With the upcoming release of Creed on November 25, the Rocky films have given fans an earnest and heartfelt look into the life of a professional boxer, The Great White Hype is not a film that does any of that
Released in 1996, The Great White Hype is not inspirational or uplifting. It is as far from Rocky as one can get. Meant to be a satire about boxing, spin, fight promotion, and racial tension, Hype comes off as a semi-realistic look at the world of professional boxing.
Damon Wayans plays James “The Grim Reaper” Roper, the current heavyweight champion of the world and as complacent as it gets. He even goes so far as to gently complain about his victory over an opponent during a post fight interview. His manager/promoter/sort of father figure Reverend Fred Sultan (Samuel L. Jackson) talks his way out of paying Roper his bounty from his most recent fight because the event was a financial failure.
Sultans’ grand plan is to create a white heavyweight for Roper to fight, playing on the racial divide and the assumed desire for the audience to see such an event. He and his coterie of associates locate Terry Conklin (Peter Berg, director of The Kingdom, Hancock) front man for a rock band in Cleveland and the last person to defeat Roper when they were both teenagers in a Golden Gloves tournament. Terry has little interest at first, proclaiming he does not need to fight, happy with his band, and wanting to help the homeless. Reverend Sultan sweetens the deal with the offer of a big payday for Terry to help the homeless as much as he sees fit.
Re-branding him as “Irish” Terry Conklin, complete with an English trainer and a kilt, Sultan sets his plan into motion. Going so far as to recruit journalist Mitchell Kane (played by Jeff Goldblum), who at first attempts to expose Sultan for the charlatan he is, the spin machine begins to work its magic on the general public.
The best parts here showcase the hype and spin machine. From the weigh in, where Wayans shows up looking severely out of shape, to a white-haired grandmother at a betting window putting “$2 on the clean-cut white boy”, this has the feel of what boxing really is, as opposed the noble endeavor showcased in the Rocky films.
After all the hype, spin, and backdoor dealing to make Conklin the #8 contender for the title, you could almost believe that Conklin can win this. He’s in much better shape, the media loves him, he even does a photo shoot for Playboy Magazine, which he then says he despised doing and again champions his desire the help the homeless. It also appears that Mitchell Kane believes, seeking to backdoor Sultan by becoming Conklins’ promoter and hopefully the promoter of the next heavyweight champion.

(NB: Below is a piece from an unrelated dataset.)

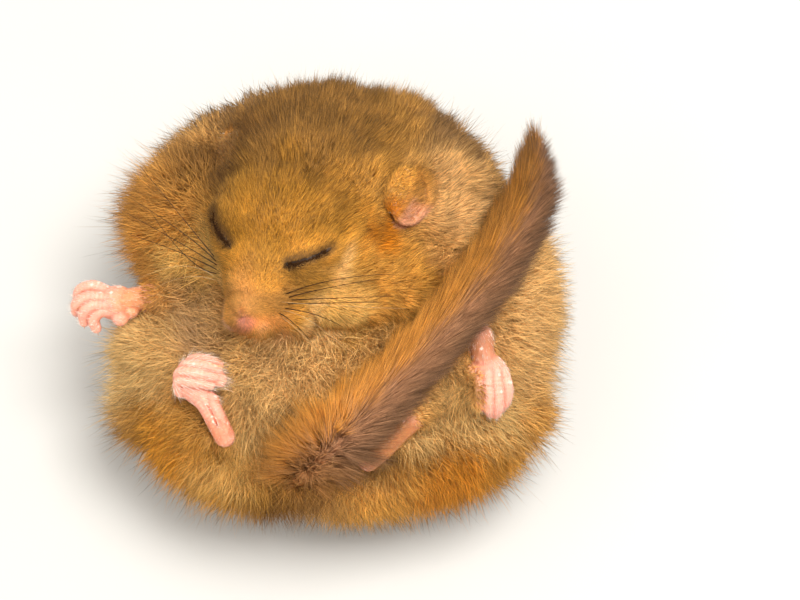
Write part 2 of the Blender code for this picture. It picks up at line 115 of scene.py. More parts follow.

After a stirring rendition of “Danny Boy”, performed by Brian Setzer of the Stray Cats, Conklin is led to the ring by leprechauns (not real ones, but little people in costume) and the crowd at a fever pitch. Roper takes his sweet time heading to the ring, delaying so he can watch his favorite scene from ‘Dolemite‘.
The bell rings and the fight is over before it has even begun. Conklin goes for an overhand right (the punch he knocked a young James Roper out with at 15), which enrages the champ and Conklin is flat on his back barely two minutes in. No comeback, no stirring music, no motivational speech from his corner.
Anchored by solid supporting performances from Corbin Bernsen, Rocky Carroll (NCIS), Jon Lovitz, and Jamie Foxx, this movie will not tug at your heartstrings, but it will give you sharp wit, tons of humor, and a great skewed view of the machine of professional boxing.